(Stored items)

━━━━━━━━━━━━━━━━━━━━━━━━━━━━━━

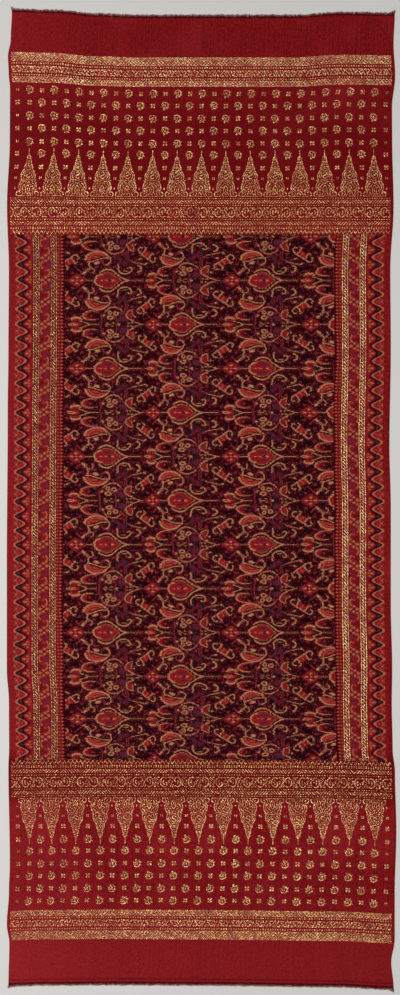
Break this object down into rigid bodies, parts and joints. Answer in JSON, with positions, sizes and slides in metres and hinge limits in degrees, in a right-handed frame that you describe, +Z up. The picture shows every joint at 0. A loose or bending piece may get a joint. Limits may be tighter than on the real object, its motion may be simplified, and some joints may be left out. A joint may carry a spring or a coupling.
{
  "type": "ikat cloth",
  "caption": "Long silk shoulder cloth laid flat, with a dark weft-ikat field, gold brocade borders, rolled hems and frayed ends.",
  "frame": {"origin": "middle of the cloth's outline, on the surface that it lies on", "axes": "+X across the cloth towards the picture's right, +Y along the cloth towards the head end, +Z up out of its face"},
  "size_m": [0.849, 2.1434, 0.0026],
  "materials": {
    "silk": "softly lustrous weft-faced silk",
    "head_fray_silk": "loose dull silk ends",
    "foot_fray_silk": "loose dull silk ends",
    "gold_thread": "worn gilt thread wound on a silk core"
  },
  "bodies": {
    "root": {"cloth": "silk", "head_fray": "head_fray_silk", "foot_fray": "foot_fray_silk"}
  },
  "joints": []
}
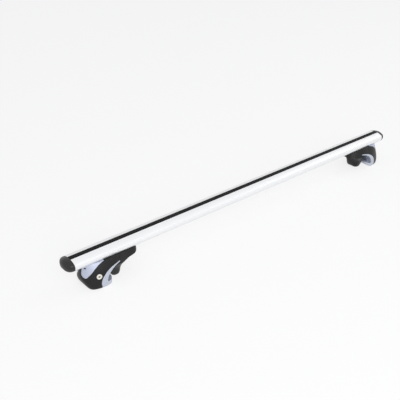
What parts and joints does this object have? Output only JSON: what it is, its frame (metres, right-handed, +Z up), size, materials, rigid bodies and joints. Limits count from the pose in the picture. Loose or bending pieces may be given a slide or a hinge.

━━━━━━━━━━━━━━━━━━━━━━━━━━━━━━

■ **Exercise prompt**
Provide only the count of lines in the material above that hold the word "handed".

■ **Task output**
2